Thomas / Sie sollten darauf achten, ihre Kabel vernünftig zu behandeln. Zieht man einen Stecker aus einer Buchse, sollte auch wirklich am Stecker und nicht am Kabel gezogen werden, und beim Aufwickeln soll das Kabel nicht verdrillt werden und natürlich auch nicht geknotet – eine weit verbreitete Unsitte. Vernünftige Qualität von Markenherstellern vorausgesetzt, kann ein Kabel sehr lange halten.

Beat / Ist selbst löten noch angebracht?

Thomas / Für Standardkabel sicher nicht, denn die Preise fertig konfektionierter Kabel liegen kaum über denen der Komponenten. Dennoch ist löten für den Heimstudiobetreiber von Vorteil: Wer zum Beispiel eine Brummschleife nicht in den Griff bekommt, unterbricht an einem Stecker probeweise die Schirmung. Werden elektronisch symmetrierte Ausgänge asymmetrisch betrieben, erwarten manche Geräte den invertierenden Ausgang an Masse, andere hätten ihn gern offen.
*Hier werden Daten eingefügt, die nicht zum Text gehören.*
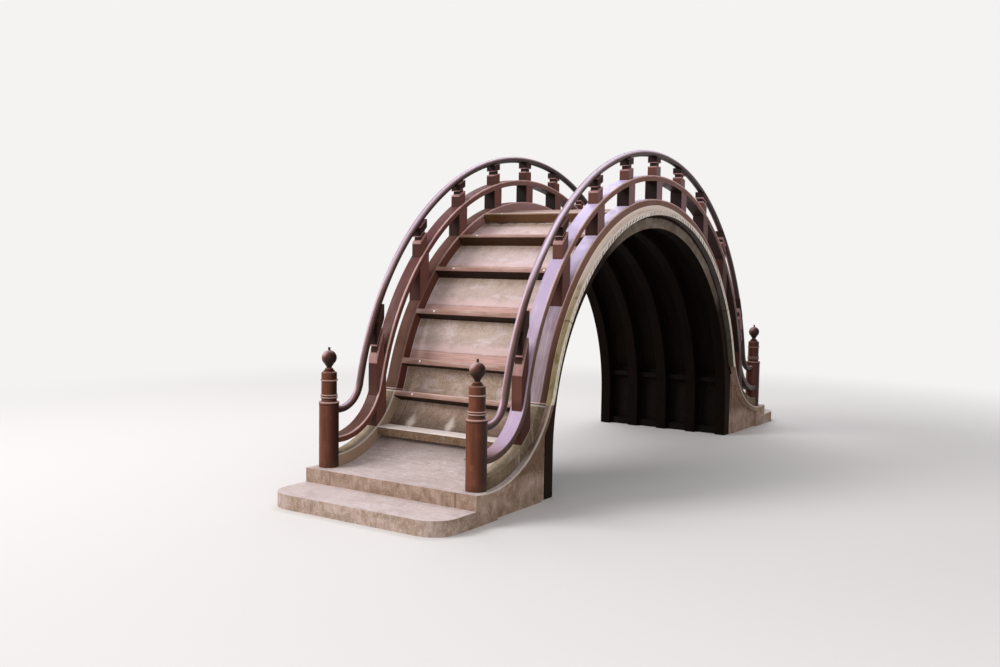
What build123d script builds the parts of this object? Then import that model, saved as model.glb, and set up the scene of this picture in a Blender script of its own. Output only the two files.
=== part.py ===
from collections import namedtuple
from math import asin, cos, degrees, radians, sin, sqrt
import os

from build123d import *

# A high arched garden footbridge: a plank deck bent over five ribs, with cross treads,
# kerbs and round handrails, standing on two concrete abutments.
# X is across the bridge, Y along it, Z up. The origin is on the ground, midway.

half_width = 950

# Ends: plinth and lower step
riser = 130
landing_depth = 192
plinth_depth = 310
lower_step_depth = 495
lower_step_corner = 240

# Bow of the deck: one circle, turned outward at each foot
centre_height = 404
deck_radius = 2340
deck_flare = 1055
deck_thickness = 56
joint_height = 872
joint_tilt = 10

# Ribs and the lining between them
rib_count = 5
rib_width = 130
rib_depth = 139
rib_recess = 65
lining_thickness = 20
sill_height = 60
sill_depth = 80
upper_sill_top = 722
foot_sill_height = 90

# Abutment below the deck
pier_recess = 40
pier_return = 90

# Kerbs
kerb_ledge = 52.5
kerb_width = 145
kerb_height = 115

# Treads: concrete below the joint, wooden bars square to the deck above it
lowest_tread_thickness = 86
nosing = 8
tread_width = 60
tread_edge = 5
arc_tread_count = 5
crown_tread_angle = 21.3
tread_angle_pitch = 12.42
top_tread_gap = 27
top_tread_foot = 120
foot_offset = 535

# Boards on the deck, between the treads and over the crown
board_thickness = 12
crown_board_thickness = 18

# Newel posts: body, ring, waist with beads, cap, and a ball on a neck
newel_setback = 165
newel_height = 1100
newel_radius = 90
body_height = 575
ring_height = 28
ring_proud = 4
waist_radius = 71
waist_height = 190
bead_height = 14
bead_proud = 8
bead_gap = 8
bead_drop = 29
cap_radius = 71
cap_height = 84
cap_rounding = 16
disc_radius = 50
disc_height = 14
collar_radius = 38
collar_height = 17
neck_radius = 25
neck_height = 12
ball_radius = 69
ball_root_angle = 42
tip_radius = 11
tip_height = 27

# Rails, posts and struts
bay_count = 10
handrail_radius = 35
handrail_lift = 232
handrail_flare = 280
handrail_end_rise = 516
mid_rail_lift = 251
mid_rail_flare = 575
mid_rail_end_rise = 280
mid_rail_width = 140
mid_rail_thickness = 60
post_width = 140
strut_width = 105
strut_block_height = 102
strut_neck_width = 72
strut_neck_height = 38
strut_saddle = 6

# A bow is a circle about the deck's centre that turns outward at each foot
# and runs out level at its end height.
Bow = namedtuple("Bow", "radius flare end_height")


def lifted(bow, amount):
    """The bow that lies parallel to another, further out by an amount."""
    return Bow(bow.radius + amount, bow.flare - amount, bow.end_height + amount)


def flare_centre(bow):
    """Distance from the middle, and height, of the centre of the bow's foot arc."""
    height = bow.end_height + bow.flare
    reach = bow.radius + bow.flare
    return sqrt(reach**2 - (height - centre_height) ** 2), height


def turning_point(bow):
    """Where the circle passes into the foot arc."""
    run, height = flare_centre(bow)
    share = bow.radius / (bow.radius + bow.flare)
    return run * share, centre_height + (height - centre_height) * share


def foot_point(bow, share=0.5):
    """A point part of the way along the foot arc, from its level end."""
    run, height = flare_centre(bow)
    turn_run, turn_height = turning_point(bow)
    start = Vector(run, height - bow.flare)
    middle = Vector(turn_run, turn_height) * share + start * (1 - share)
    outward = (middle - Vector(run, height)).normalized()
    return run + outward.X * bow.flare, height + outward.Y * bow.flare


def distance_at(bow, height):
    """Distance from the middle at which the bow reaches a height."""
    run, flare_height = flare_centre(bow)
    if height >= turning_point(bow)[1]:
        return sqrt(bow.radius**2 - (height - centre_height) ** 2)
    return run - sqrt(bow.flare**2 - (flare_height - height) ** 2)


def facing(bow, height):
    """How far the bow's outer side faces up from the horizontal at a height, in degrees."""
    if height >= turning_point(bow)[1]:
        return degrees(asin((height - centre_height) / bow.radius))
    return degrees(asin((flare_centre(bow)[1] - height) / bow.flare))


def area_under(bow):
    """The area below a bow, out to the plinth fronts."""
    run, _ = flare_centre(bow)
    turn_run, turn_height = turning_point(bow)
    foot_run, foot_height = foot_point(bow)
    with BuildSketch() as area:
        with BuildLine():
            Polyline(
                (-run, bow.end_height),
                (-plinth_front, bow.end_height),
                (-plinth_front, 0),
                (plinth_front, 0),
                (plinth_front, bow.end_height),
                (run, bow.end_height),
            )
            ThreePointArc((run, bow.end_height), (foot_run, foot_height), (turn_run, turn_height))
            ThreePointArc(
                (turn_run, turn_height), (0, centre_height + bow.radius), (-turn_run, turn_height)
            )
            ThreePointArc(
                (-turn_run, turn_height), (-foot_run, foot_height), (-run, bow.end_height)
            )
        make_face()
    return area.sketch


def area_between(low, high, near=None, far=None):
    """The area between two heights and two distances, or as long as the bridge."""
    near = -plinth_front if near is None else near
    far = plinth_front if far is None else far
    with BuildSketch() as area:
        with Locations(((near + far) / 2, (low + high) / 2)):
            Rectangle(far - near, high - low)
    return area.sketch


def area_below_joint(along):
    """What lies below the kerbs' joint at one end, which rises a little outward."""
    with BuildSketch() as area:
        with Locations((along * distance_at(deck_top, joint_height), joint_height)):
            Rectangle(
                2 * plinth_front,
                2 * joint_height,
                rotation=along * joint_tilt,
                align=(Align.CENTER, Align.MAX),
            )
    return area.sketch


def area_of_tread(along, height):
    """A bar square to the deck, with its outer face on the kerb line and its top edge at a height."""
    turn = facing(kerb_top, height)
    with BuildSketch() as area:
        with Locations((along * distance_at(kerb_top, height), height)):
            Rectangle(
                3 * kerb_height,
                tread_width,
                rotation=turn if along > 0 else 180 - turn,
                align=(Align.CENTER, Align.MAX if along > 0 else Align.MIN),
            )
    return area.sketch


def newel_socket():
    """Cuts the seats of all four newels out of what they pass through."""
    with Locations(*newel_seats):
        Cylinder(newel_radius, newel_height, align=standing, mode=Mode.SUBTRACT)


def finish(part, name):
    part.part.label = name
    export_step(part.part, f"parts/{name}.step")


os.makedirs("parts", exist_ok=True)

plinth_top = 2 * riser
deck_top = Bow(deck_radius, deck_flare, plinth_top)
deck_bottom = lifted(deck_top, -deck_thickness)
kerb_top = lifted(deck_top, kerb_height)
lining_face = lifted(deck_bottom, -lining_thickness)
board_face = lifted(deck_top, board_thickness)
crown_face = lifted(deck_top, crown_board_thickness)
slit_top = lifted(deck_top, top_tread_gap)
mid_rail_top = Bow(
    kerb_top.radius + mid_rail_lift, mid_rail_flare, plinth_top + mid_rail_end_rise
)
mid_rail_bottom = lifted(mid_rail_top, -mid_rail_thickness)
handrail_line = Bow(
    mid_rail_top.radius + handrail_lift, handrail_flare, plinth_top + handrail_end_rise
)

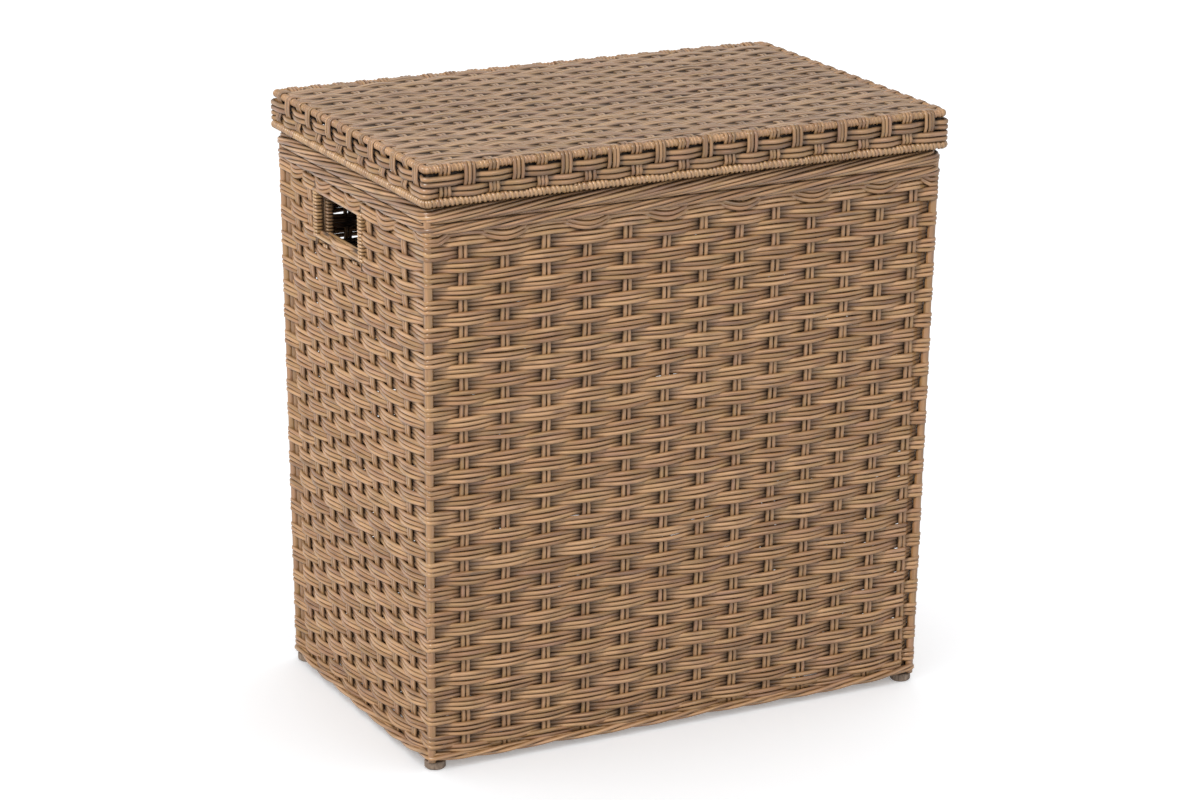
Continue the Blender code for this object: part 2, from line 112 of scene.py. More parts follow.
SKIRT_ROWS = (0.5736, 0.5845)
SKIRT_STRAND, SKIRT_DEPTH, SKIRT_APART = 0.00262, 0.0019, 0.00520  # half sizes and pitch of a row's two
SKIRT_OVER, SKIRT_UNDER, SKIRT_HIDDEN = 0.0021, 0.0070, 0.0045
SKIRT_FILLERS = (0.5688, 0.5785, 0.5888)  # heights of the strands that back the edge inside
FILLER_INSET, FILLER_STRAND, FILLER_DEPTH = 0.0112, 0.0030, 0.0016

GROUP_PITCH, GROUP_MARGIN = 0.0246, 0.004
UPRIGHTS, UPRIGHT_APART, UPRIGHT_WIDTH, UPRIGHT_DEPTH = 3, 0.0038, 0.00196, 0.00100
UPRIGHT_OVER, UPRIGHT_UNDER, UPRIGHT_REACH = 0.0022, 0.0058, HOOP_RADIUS - 0.0002

LID_STAKES, LID_STAKE_PITCH = 15, 0.0349
LID_ROWS, LID_ROW_PITCH = 28, 0.01270
LID_MIDDLE = 0.5972
FLAT_WAVE = 0.0014  # how far a flat panel's rods give way to its strands
FLAT_STRAND, FLAT_WIDTH = 0.00150, 0.0022  # half sizes of a flat panel's strands
FLAT_ROD, FLAT_ROD_WIDTH, FLAT_ROD_GAP = 0.00130, 0.0019, 0.0001  # and of its rods
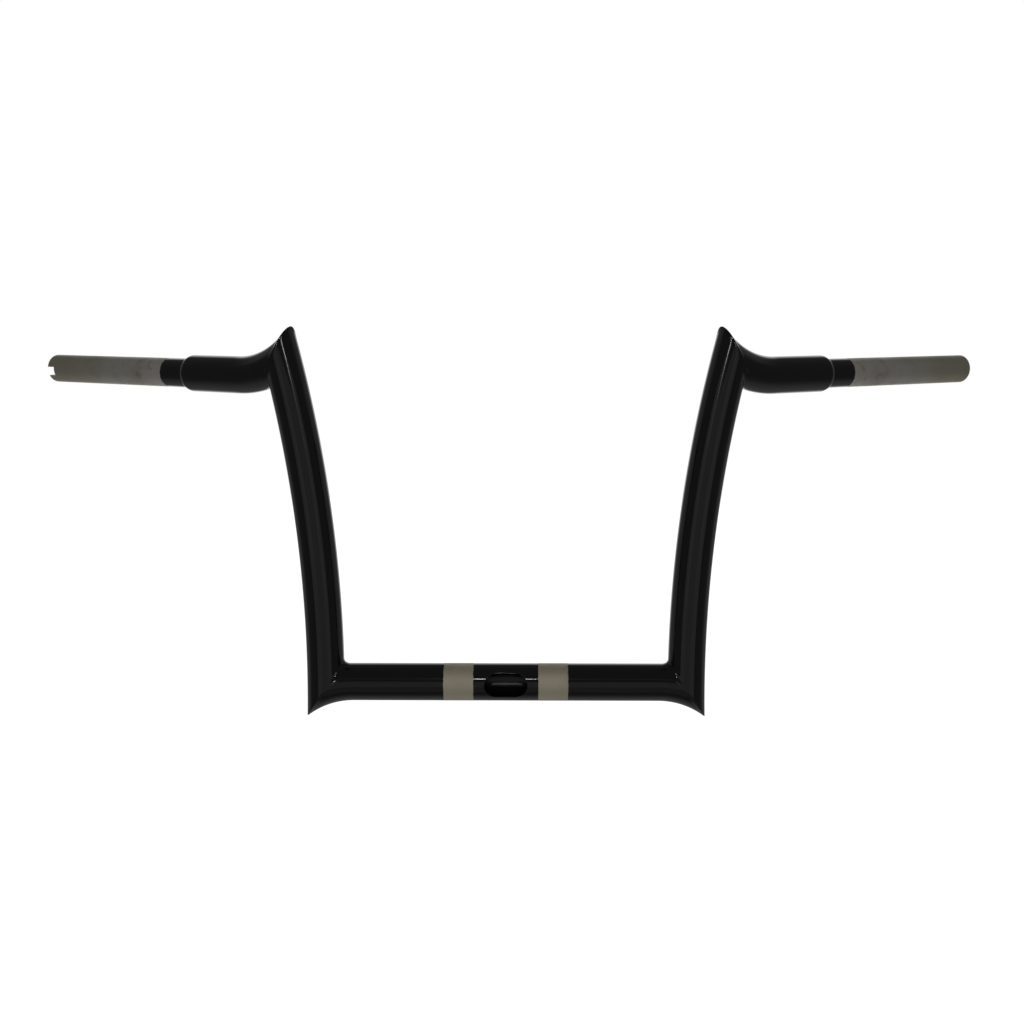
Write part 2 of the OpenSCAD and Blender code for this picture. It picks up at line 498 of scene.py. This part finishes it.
@dataclass
class PaintedFrame:
    """The crossbar, uprights and arms as one welded and painted shell.

    Attributes:
        sizes: The centrelines.
        round_out: Length of tube taken by the rounding at a joint's outside.
        round_in: Length of tube taken by the weld's fillet at its inside.
        crest: Length taken by the full, rounded crest of the upper joint.
        crest_in: Length taken by the fillet at the upper joint's inside.
        tight: The same length in the bore, where nothing is rounded.
        patch_reach: Half the length of the crossbar's middle, with the slot.
        slot_length: Length of the wiring slot.
        slot_width: Its width.
        shoulder: Radius of the rounded end of an arm.
        grip: Outside radius of a grip tube.
    """

    sizes: BarGeometry = field(default_factory=BarGeometry)
    round_out: float = 2.4
    round_in: float = 4.8
    crest: float = 4.6
    crest_in: float = 5.5
    tight: float = 0.3
    patch_reach: float = 30.0
    slot_length: float = 36.0
    slot_width: float = 20.0
    shoulder: float = 9.0
    grip: float = 12.7

    def angles(self) -> np.ndarray:
        """Angle round the tube of each column."""
        return np.arange(AROUND) * STEP

    def span(self, run: Run, start: np.ndarray, end: np.ndarray, r: float, step: float) -> np.ndarray:
        """Rows of points along a tube from one row of distances to another.

        Args:
            run: Centreline of the tube.
            start: Distance along the line at which each column starts.
            end: Distance at which it ends.
            r: Radius of the surface.
            step: Largest distance between rows.

        Returns:
            The grid of points.
        """
        rows = int(np.ceil(np.max(end - start) / step)) + 1
        t = np.linspace(0.0, 1.0, rows)[:, None]
        s = start * (1 - t) + end * t
        return run.surface(s, np.broadcast_to(self.angles(), s.shape), r)

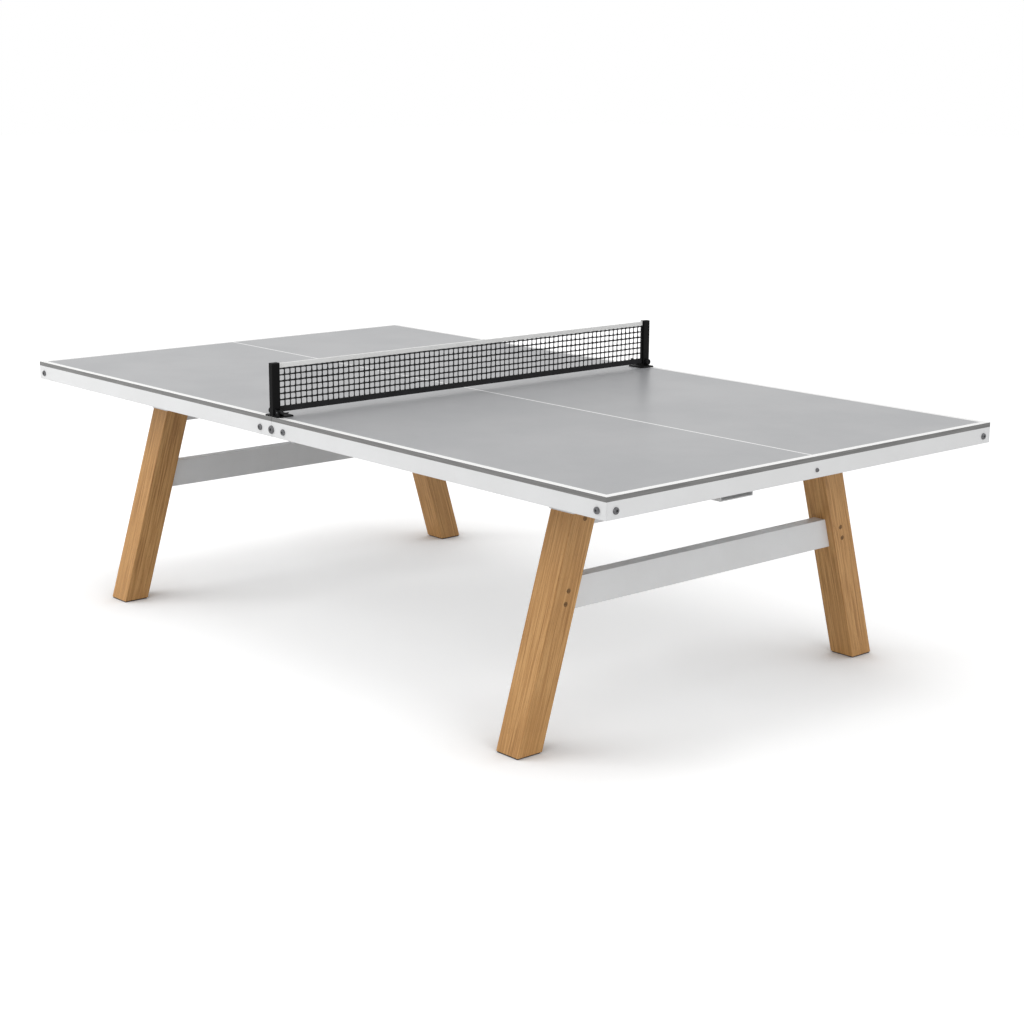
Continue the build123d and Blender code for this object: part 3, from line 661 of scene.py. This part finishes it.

Wer löten kann, macht das dann halt mal eben.

Beat / Welche Tipps kannst du unseren Lesern für die Verkabelung ihres Heimstudios mitgeben?

Thomas / Verkabelt eure Studios von hinten nach vorne. Also erst die Lautsprecher an die Endstufe, dann die Endstufe an den Mixer- oder Computerausgang und so weiter. Nach dem Stecken jedes Kabels alle Geräte einschalten und hören, ob es brummt. Wenn ja, sofort den Fehler beseitigen und erst dann weiterverkabeln. Nur so lassen sich Brummschleifen sicher vermeiden. Wenn das Geld nicht reicht, spart an den Kabeln der Abhöre und kauft gute für eure Mikrofone. Bei denen hört man nicht nur größere Unterschiede, sondern nimmt die schlechtere Signalqualität und die Störgeräusche auch noch mit auf.